I’m going to follow up on last month’s Xgau Sez reply to the question about taste differences between Bob and his wife Carola, who is me. At the time he wrote his answer, I was not in a mood to pin down what I thought Bob got wrong but afterwards found it bugged me, so I’d like to get this straight. Bob pointed out that I like singer-songwriters less than he does, explaining that I respond more to music than lyrics, which he connected to my musical training. I don’t think four years of piano lessons in elementary school did this to me. I think I just crave something I’m more likely to find in bands or groups, not just sound and beat and danceability but attitude—fuck you, don’t let them get you down, hallelujah I’m a bum. And I get something from the group identity. When I hear Parquet Courts, who project some kind of political alertness, I feel like I’m part of something, but even an idea-free group like Chai fills a space no individual could. (It’s true some singer-songwriters do these things too. I’m thinking Todd Snider.) Bob and I have our arguments but rarely about music. I can’t even think of anything he likes that I hate. But he has his own rules for listening—he has to like all the cuts on a record to give it an A, and I will love a record based on the lead cut.

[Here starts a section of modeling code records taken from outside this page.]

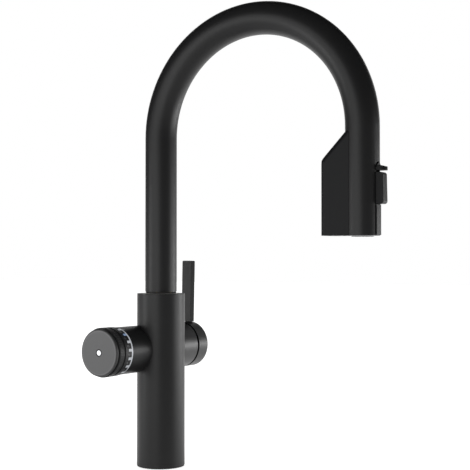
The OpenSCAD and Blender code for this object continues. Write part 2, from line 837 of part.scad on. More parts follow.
module carrier_pin() {
    color("#b9b9bb") lever_axis() cross_pin(pivot_r, 2 * carrier_r - 1);
}

module lever_stem() {
    color("#c2ae62") lever_axis() difference() {
        translate([-stem_w / 2, -stem_w / 2, stem_back]) cube([stem_w, stem_w, stem_end - stem_back]);
        cross_pin(pivot_r + fit, 2 * stem_w);
    }
}

// Cap with a spherical mouth over the dome, a square socket for the stem, and its blade seat
module lever_cap() {
    w = stem_w + 2 * seat;
    color("#2b2b2d") difference() {
        lever_axis() difference() {
            union() {
                difference() {
                    round_disc(boss_r, cap_start, cap_end, edge_r);
                    translate([0, 0, pivot_x]) sphere(cap_cup_r);
                }
                translate([0, 0, cap_end - 1 - hub_len]) cylinder(r = hub_r, h = hub_len);
            }
            translate([-w / 2, -w / 2, cap_end - 2 - hub_len])
                cube([w, w, stem_end + 0.3 - cap_end + 2 + hub_len]);
            screw_line() cylinder(r = screw_r + fit, h = boss_r);
        }
        blade_place() translate([0, 0, -tenon_len - 0.5]) cylinder(r = tenon_r + seat, h = tenon_len + 2);
    }
}

// Line of the grub screw that clamps the cap on the stem, from the underside
module screw_line() {
    translate([stem_w / 2 + 0.15, 0, screw_x]) rotate([0, 90, 0]) children();
}

module blade_place() {
    translate([blade_x, control_back, blade_foot_h]) rotate([0, blade_lean, 0]) children();
}

module lever_blade() {
    len = blade_top_h - blade_foot_h;
    e = 1.2;
    color("#2b2b2d") blade_place() {
        translate([-blade_t / 2, 0, 0]) rotate([90, 0, 90]) linear_extrude(blade_t) {
            translate([-blade_w / 2, 0]) square([blade_w, len - e]);
            translate([-blade_w / 2 + e, 0]) square([blade_w - 2 * e, len]);
            for (s = [-1, 1]) translate([s * (blade_w / 2 - e), len - e]) circle(e);
        }
        translate([0, 0, -tenon_len]) cylinder(r = tenon_r, h = tenon_len + 1);
    }
}

module lever_screw() {
    color("#8a8a8a") lever_axis() screw_line() difference() {
        cylinder(r = screw_r, h = screw_len);
        translate([0, 0, screw_len - 1.4]) cylinder(r = 1.2, h = 4, $fn = 6);
    }
}

// ---------- measuring dial ----------
module dial_hub() {
    color("#1c1c1e") dial_axis() difference() {
        union() {
            ring(dial_journal_r, dial_journal_in_r, dial_journal_start, scale_start + 1);
            ring(drum_r, dial_journal_in_r, scale_start, scale_start + 3);
            ring(drum_r, drum_in_r, scale_start + 2, grip_end);
            ring(grip_r - groove_in, drum_in_r, groove_start, grip_start);
            ring(dial_journal_in_r + 0.5, 3 + seat, web_start, web_start + web_t);
        }
        ring(dial_journal_r + 1, dial_journal_r - groove_depth, dial_bush_start - 1.6,
            dial_bush_start - 0.3);
    }
}

// Ring with sunk graduations that start at the light ring
module scale_ring() {
    mark_depth = 0.35;
    color("#242427") dial_axis() difference() {
        ring(scale_r, drum_r + 0.05, scale_start, groove_start - eps);
        for (a = [mark_turn:mark_step:mark_turn + 359]) rotate(a)
            translate([scale_r - mark_depth, -mark_w / 2, scale_start - 1]) cube([2, mark_w, mark_len + 1]);
    }
}

module dial_grip() {
    color("#2f2f31") dial_axis() difference() {
        chamfer_ring(grip_r, drum_r + 0.05, grip_start + eps, grip_end, 0.5);
        for (k = [0:grip_ribs - 1]) rotate(k * 360 / grip_ribs)
            translate([grip_r + 0.35, 0, grip_start - 1]) cylinder(r = 0.6, h = grip_w + 2, $fn = 4);
    }
}

module encoder_shaft() {
    color("#b9b9bb") dial_axis() translate([0, 0, board_start + board_t + 2.4])
        cylinder(r = 3, h = web_start + web_t - board_start - board_t - 2.6);
}

module dial_clip() {
    color("#8a8a8a") dial_axis() rotate(30) translate([0, 0, dial_bush_start - 1.55])
        rotate_extrude(angle = 300) translate([dial_journal_r - groove_depth + 0.05, 0]) square([2.6, 1.2]);
}

module push_switch() {
    color("#555558") dial_axis() ring(6, 3.4, web_start + web_t + eps, web_start + web_t + switch_t);
}

// Push face: rounded disc on a skirt that slides in the drum, with a plunger to the switch
module push_face() {
    color("#39393b") dial_axis() difference() {
        union() {
            round_disc(face_r, face_start, face_end, 1.2);
            ring(drum_in_r - fit, drum_in_r - 1.4, scale_start + 3.3 + face_travel, face_start + 1);
            ring(6, lamp_d / 2, web_start + web_t + switch_t + face_travel + 0.25, face_start + 1);
        }
        translate([0, 0, face_start - 1]) cylinder(r = lamp_d / 2, h = 10);
    }
}

module face_lamp() {
    color("white") dial_axis() translate([0, 0, face_start - 2])
        cylinder(r = lamp_d / 2 - 0.05, h = face_end - face_start + 2);
}

column();
foot_ring();
foot_gasket();
valve_body();
cartridge_cup();
cartridge();
cartridge_nut();
cross_housing();
lever_dome();
light_ring();
dial_bush();
encoder_body();
control_board();
swivel_bush();
swivel_washer();
swivel_stop();
hose_lower();
hot_tube_lower();
spout_tube();
swivel_journal();
swivel_orings();
swivel_clip();
outlet_housing();
outlet_floor();
hot_nozzle();
hot_tube();
hot_elbow();
hose_upper();
dock_ring();
head_shell();
head_core();
head_magnet();
thumb_ledge();
spray_face();
hose_nut();
diverter();
rocker_pin();
hose_drop();
rocker_button();
cartridge_carrier();
carrier_pin();
lever_stem();
lever_cap();
lever_blade();
lever_screw();
dial_hub();
scale_ring();
dial_grip();
encoder_shaft();
dial_clip();
push_switch();
push_face();
face_lamp();
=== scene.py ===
"""Boiling water tap: camera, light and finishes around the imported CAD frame. Metres, row frame."""
import json
import math

import bpy
from mathutils import Matrix, Vector


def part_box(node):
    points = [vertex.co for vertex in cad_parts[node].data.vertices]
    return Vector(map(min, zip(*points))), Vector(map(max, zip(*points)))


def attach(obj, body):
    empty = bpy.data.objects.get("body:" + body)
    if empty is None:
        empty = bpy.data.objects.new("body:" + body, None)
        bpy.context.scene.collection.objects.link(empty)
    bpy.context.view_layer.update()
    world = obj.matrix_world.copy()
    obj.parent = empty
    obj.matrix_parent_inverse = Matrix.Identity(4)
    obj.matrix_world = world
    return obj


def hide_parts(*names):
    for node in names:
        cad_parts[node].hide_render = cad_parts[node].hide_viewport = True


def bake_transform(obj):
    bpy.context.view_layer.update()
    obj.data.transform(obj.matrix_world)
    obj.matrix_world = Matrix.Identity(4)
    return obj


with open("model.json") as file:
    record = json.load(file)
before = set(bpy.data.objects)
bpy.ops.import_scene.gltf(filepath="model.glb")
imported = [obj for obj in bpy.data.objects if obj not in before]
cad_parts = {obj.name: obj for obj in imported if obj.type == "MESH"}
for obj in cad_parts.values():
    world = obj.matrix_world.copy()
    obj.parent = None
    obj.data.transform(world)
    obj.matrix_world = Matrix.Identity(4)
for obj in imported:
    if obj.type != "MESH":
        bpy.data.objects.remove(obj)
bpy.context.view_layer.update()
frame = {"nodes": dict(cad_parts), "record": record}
nodes = frame["nodes"]
MM = 0.001

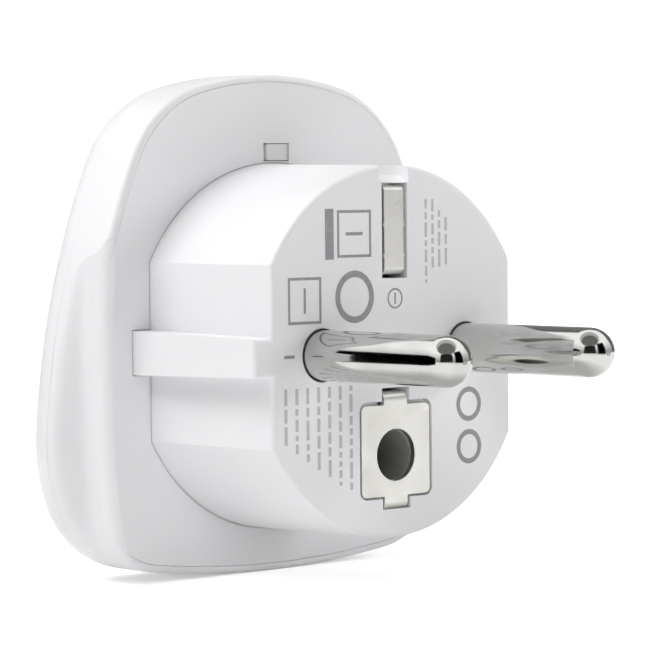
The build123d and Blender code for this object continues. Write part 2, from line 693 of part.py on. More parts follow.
# ---- contact carrier: insulating block in the nose that keeps the contacts apart ----
with BuildPart() as contact_carrier:
    with BuildSketch(at_depth(CARRIER_Y[0])):
        add(round_with_flats(CAVITY_R - CARRIER_GAP, CAVITY_FLAT - CARRIER_GAP))
        with Locations((0, GROOVE_FLOOR_Z), (0, -LOWER_GROOVE_FLOOR_Z)):
            Rectangle(
                GROOVE_WIDTH + 2 * (GROOVE_WALL + CARRIER_GAP),
                2 * (GROOVE_WALL + CARRIER_GAP),
                mode=Mode.SUBTRACT,
            )
        with Locations(*SCREW_SPOTS):
            Circle(BOSS_R + CARRIER_GAP, mode=Mode.SUBTRACT)
        for side in (1, -1):
            with Locations((side * sum(CONTACT_X) / 2, sum(POCKET_Z) / 2)):
                Rectangle(
                    CONTACT_X[1] - CONTACT_X[0] + 2 * POCKET_GAP,
                    POCKET_Z[1] - POCKET_Z[0],
                    mode=Mode.SUBTRACT,
                )
        with Locations((0, EARTH_CONTACT_Z)):
            Rectangle(*EARTH_POCKET, mode=Mode.SUBTRACT)
        with Locations((0, EARTH_HOLE_Z)):
            Circle(SLEEVE_R[1] + GAP, mode=Mode.SUBTRACT)
    extrude(amount=CARRIER_Y[0] - CARRIER_Y[1])
contact_carrier.part.label = "contact_carrier"
export_step(contact_carrier.part, "parts/contact_carrier.step")

# ---- shutter guide: plate behind the shutter with rails, top stop, spring seat and latch tongue ----
with BuildPart() as shutter_guide:
    with BuildSketch(at_depth(GUIDE_Y)):
        add(inner_outline(LEDGE_WIDTH + GUIDE_EDGE_GAP, GUIDE_HALF_WIDTH))
        add(socket_openings(GUIDE_OPENING_GAP), mode=Mode.SUBTRACT)
        with Locations(*SCREW_SPOTS):
            Circle(SCREW_R + 2 * GAP, mode=Mode.SUBTRACT)
    extrude(amount=-GUIDE_THICKNESS)
    with BuildSketch(at_depth(GUIDE_FACE_Y)):
        for side in (1, -1):
            with Locations((side * sum(RAIL_X) / 2, sum(RAIL_Z) / 2)):
                Rectangle(RAIL_X[1] - RAIL_X[0], RAIL_Z[1] - RAIL_Z[0])
        with Locations((0, SPRING_SEAT_Z - SPRING_SEAT[1] / 2)):
            Rectangle(*SPRING_SEAT)
    extrude(amount=-(COVER_INSIDE_Y - 2 * GAP - GUIDE_FACE_Y))
    with BuildSketch(at_depth(GUIDE_FACE_Y)):
        with Locations((0, SHUTTER_TOP_Z + SHUTTER_GAP + TOP_STOP / 2)):
            Rectangle(2 * RAIL_X[1], TOP_STOP)
    extrude(amount=-TOP_STOP_DEPTH)
    with BuildSketch(Plane.XY.offset(SPRING_SEAT_Z)):
        with Locations((0, SPRING_Y)):
            Circle(SPIGOT_R)
    extrude(amount=SEAT_SPIGOT)
    # tongue that shows in the rear plate's latch window
    with BuildSketch(at_depth(GUIDE_Y)):
        with Locations(TONGUE_AT):
            Rectangle(*TONGUE)
    extrude(amount=GUIDE_Y - PLATE_Y - TONGUE_SETBACK)
shutter_guide.part.label = "shutter_guide"
export_step(shutter_guide.part, "parts/shutter_guide.step")

# ---- guide screws: two self-tapping screws into the nose's bosses ----
with BuildPart() as guide_screws:
    with BuildSketch(at_depth(GUIDE_FACE_Y)):
        with Locations(*SCREW_SPOTS):
            Circle(SCREW_HEAD_R)
    extrude(amount=-SCREW_HEAD)
    fillet(guide_screws.faces().group_by(Axis.Y)[-1].edges(), SCREW_HEAD_EDGE_R)
    with BuildSketch(at_depth(GUIDE_FACE_Y)):
        with Locations(*SCREW_SPOTS):
            Circle(SCREW_R)
    extrude(amount=SCREW_LENGTH)
    with BuildSketch(at_depth(GUIDE_FACE_Y + SCREW_HEAD)):
        with Locations(*SCREW_SPOTS):
            Rectangle(*CROSS_SLOT)
            Rectangle(*CROSS_SLOT, rotation=90)
    extrude(amount=CROSS_SLOT_DEPTH, mode=Mode.SUBTRACT)
guide_screws.part.label = "guide_screws"
export_step(guide_screws.part, "parts/guide_screws.step")

# ---- shutter: two ramped flaps that a plug's pins push down, joined by a bridge over the spring ----
with BuildPart() as shutter:
    for side in (1, -1):
        with BuildSketch(Plane.YZ.offset(side * FLAP_X[0])):
            with BuildLine():
                Polyline(
                    (SHUTTER_BACK_Y, SHUTTER_BOTTOM_Z),
                    (SHUTTER_FRONT_Y, SHUTTER_BOTTOM_Z),
                    (SHUTTER_FRONT_Y, SHUTTER_BOTTOM_Z + FLAP_FRONT_EDGE),
                    (SHUTTER_BACK_Y + FLAP_BACK_EDGE, SHUTTER_TOP_Z),
                    (SHUTTER_BACK_Y, SHUTTER_TOP_Z),
                    close=True,
                )
            make_face()
        extrude(amount=side * (FLAP_X[1] - FLAP_X[0]))
    with BuildSketch(Plane.XY.offset(SHUTTER_BOTTOM_Z)):
        with Locations((0, (SHUTTER_BACK_Y + SHUTTER_BRIDGE_Y) / 2)):
            Rectangle(2 * FLAP_X[0], SHUTTER_BRIDGE_Y - SHUTTER_BACK_Y)
    extrude(amount=SHUTTER_BRIDGE)
    with BuildSketch(Plane.XY.offset(SHUTTER_BOTTOM_Z)):
        with Locations((0, SPRING_Y)):
            Circle(SPIGOT_R)
    extrude(amount=-SHUTTER_SPIGOT)
shutter.part.label = "shutter"
export_step(shutter.part, "parts/shutter.step")

# ---- shutter spring: compression coil between the guide's seat and the shutter ----
with BuildPart() as shutter_spring:
    rise = SHUTTER_BOTTOM_Z - SPRING_SEAT_Z - 2 * (SPRING_WIRE_R + PRESS_GAP)
    with BuildLine(Plane((0, SPRING_Y, SPRING_SEAT_Z + SPRING_WIRE_R + PRESS_GAP))) as coil:
        Helix(pitch=rise / SPRING_TURNS, height=rise, radius=SPRING_R)
    with BuildSketch(Plane(origin=coil.line @ 0, z_dir=coil.line % 0)):
        Circle(SPRING_WIRE_R)
    sweep(is_frenet=True)
shutter_spring.part.label = "shutter_spring"
export_step(shutter_spring.part, "parts/shutter_spring.step")
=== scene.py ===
"""Looks for the travel adapter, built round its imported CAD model.

Frame, metres: the origin is on the nose's front face, midway between the pins. The pins point along -Y,
the socket face is towards +Y, +Z is up.
"""
import json
import math
import random

import bmesh
import bpy
from mathutils import Matrix, Vector


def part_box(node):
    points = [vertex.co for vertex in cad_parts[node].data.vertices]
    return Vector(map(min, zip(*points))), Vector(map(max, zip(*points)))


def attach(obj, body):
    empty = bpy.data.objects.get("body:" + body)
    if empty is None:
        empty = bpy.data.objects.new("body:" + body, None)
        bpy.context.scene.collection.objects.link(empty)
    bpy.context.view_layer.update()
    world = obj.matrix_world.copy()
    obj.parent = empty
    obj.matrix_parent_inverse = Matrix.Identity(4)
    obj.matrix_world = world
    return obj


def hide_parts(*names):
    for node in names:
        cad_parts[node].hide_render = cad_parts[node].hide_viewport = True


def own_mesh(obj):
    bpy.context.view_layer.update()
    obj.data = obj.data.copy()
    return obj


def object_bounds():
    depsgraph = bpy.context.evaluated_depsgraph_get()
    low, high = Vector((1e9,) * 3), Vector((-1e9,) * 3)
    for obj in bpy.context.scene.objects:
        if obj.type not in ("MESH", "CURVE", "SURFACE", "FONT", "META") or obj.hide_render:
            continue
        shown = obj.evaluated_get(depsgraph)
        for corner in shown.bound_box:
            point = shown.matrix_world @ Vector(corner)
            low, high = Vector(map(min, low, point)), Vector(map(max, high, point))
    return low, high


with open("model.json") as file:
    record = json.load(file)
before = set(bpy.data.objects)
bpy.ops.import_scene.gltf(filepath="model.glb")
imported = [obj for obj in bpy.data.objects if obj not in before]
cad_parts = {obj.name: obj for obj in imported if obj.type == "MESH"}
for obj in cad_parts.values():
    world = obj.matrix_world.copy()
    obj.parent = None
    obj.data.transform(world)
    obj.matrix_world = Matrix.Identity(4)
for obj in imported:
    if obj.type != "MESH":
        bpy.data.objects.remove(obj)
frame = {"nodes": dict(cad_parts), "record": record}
cad_low, cad_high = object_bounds()

MM = 0.001
UP = Vector((0, 0, 1))
SCENE = bpy.context.scene

# ---- camera: where it stands, in degrees, and where the frame's origin lies in its view ----
CAMERA_AZIMUTH = -42.36
CAMERA_ELEVATION = 2.51
CAMERA_ROLL = math.radians(-0.526)
CAMERA_DISTANCE = 300.25 * MM
ORIGIN_RIGHT = 6.79 * MM
ORIGIN_UP = -2.52 * MM
LENS = 172.6
SENSOR = 36.0

# ---- floor and backdrop ----
FLOOR_HALF_WIDTH = 3.0
FLOOR_FRONT = 1.5
FLOOR_BACK = 1.2
SWEEP_RADIUS = 0.5
BACKDROP_HEIGHT = 2.0
SWEEP_STEPS = 24

# ---- lamps: (name, azimuth, elevation, watts), all the same size and distance ----
LAMP_SIZE = 0.5
LAMP_DISTANCE = 0.85
LAMPS = (
    ("upper_left", -90, 50, 1.9),
    ("front_left", -45, 35, 1.5),
    ("right", 70, 20, 4.6),
    ("overhead", 0, 90, 0.75),
    ("upper_back", 180, 50, 1.05),
    ("back_left", -130, 55, 3.9),
)
SURROUND = 0.03
# in reflections the surround is greyer level with the adapter than above and below it: tones, and the
# heights of the direction between which the tone changes
SURROUND_IN_REFLECTIONS = (0.45, 1.3)
SURROUND_FADE = (0.1, 0.6)
# the paper glows a little, and more for the camera, so that it photographs as plain white
PAPER_GLOW = 0.04
PAPER_GLOW_SEEN = (0.42, 0.95)
PAPER_GLOW_DISTANCES = (60 * MM, 600 * MM)

# upright cards that only reflections see: azimuth, distance, width, lowest and highest point, grey
CARDS = (
    ("dark_side", -128, 75 * MM, 150 * MM, -17 * MM, 27 * MM, 0.0),
    ("dark_bar", 12, 300 * MM, 200 * MM, -22 * MM, 240 * MM, 0.0),
    ("dark_front", -43, 300 * MM, 300 * MM, -8 * MM, 200 * MM, 0.02),
)
# a dark oval overhead, reaching towards the camera: height, distance of its middle, half-axes
CEILING_HEIGHT = 400 * MM
CEILING_MIDDLE = 315 * MM
CEILING_HALF_SIZE = (470 * MM, 330 * MM)
# its grey in the middle and at its rim, and the share of the way out where it starts to fade
CEILING_TONES = (0.19, 0.6)
CEILING_FADE = 0.85
OVAL_STEPS = 64
# a grey disc on the paper that only reflections see, with painted shade near the adapter: height above it,
# radius, greys near and far, and where the far grey is reached
FLOOR_DISC_RISE = 0.5 * MM
FLOOR_DISC_R = 150 * MM
FLOOR_DISC_TONES = (0.6, 1.15)
FLOOR_DISC_FADE = (20 * MM, 42 * MM)

# ---- printed marks on the face, which are laid out in millimetres ----
INK_THICKNESS = 0.012
CIRCLE_STEPS = 48
BARS = (
    (-8.5, 11.4, 1.1, 4.8),
    (-5.3, 11.4, 2.2, 0.3),
    (-11.7, 5.2, 0.28, 2.4),
    (-13.7, 0.0, 1.3, 0.3),
    (0.0, 5.1, 0.2, 1.1),
)
FRAMES = ((-5.3, 11.4, 4.4, 4.5), (-11.7, 5.2, 4.2, 4.4))
FRAME_LINE = 0.26
RINGS = ((-5.3, 5.4, 2.5, 0.62), (0.0, 5.1, 1.0, 0.18), (9.9, -5.6, 1.7, 0.5), (9.9, -9.8, 1.7, 0.5))
DASH_GAP = 0.34
DASH_LENGTHS = (0.45, 1.9)
DASH_SHORTEST = 0.2
DASH_SEED = 7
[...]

Of Bob’s recent A’s, I’ve gone for the Ukrainian band Selo i Ludy and that South African dance record from DJ Maphorisa. Thanks, Erin, who wrote the original question, for remembering my old Go-Betweens review and for reminding us to relisten to the sweet and soaring sounds of Aztec Camera, what a treat. Here’s another modest piece I’m proud of: “Esther Phillips With a Twist.” — Carola Dibbell, New York City
When Carola told me she was going to write this I told her I had the perfect riposte: “Yes dear.” But as usual she worked so hard on it she took the wise guy right out of me. So I’ll just say that four years of piano lessons puts her well out of my league in itself—after all these years my formal knowledge of music is still approximately zero. And I’ll add as well that that Esther Phillips piece is a winner. But then, they pretty much all are.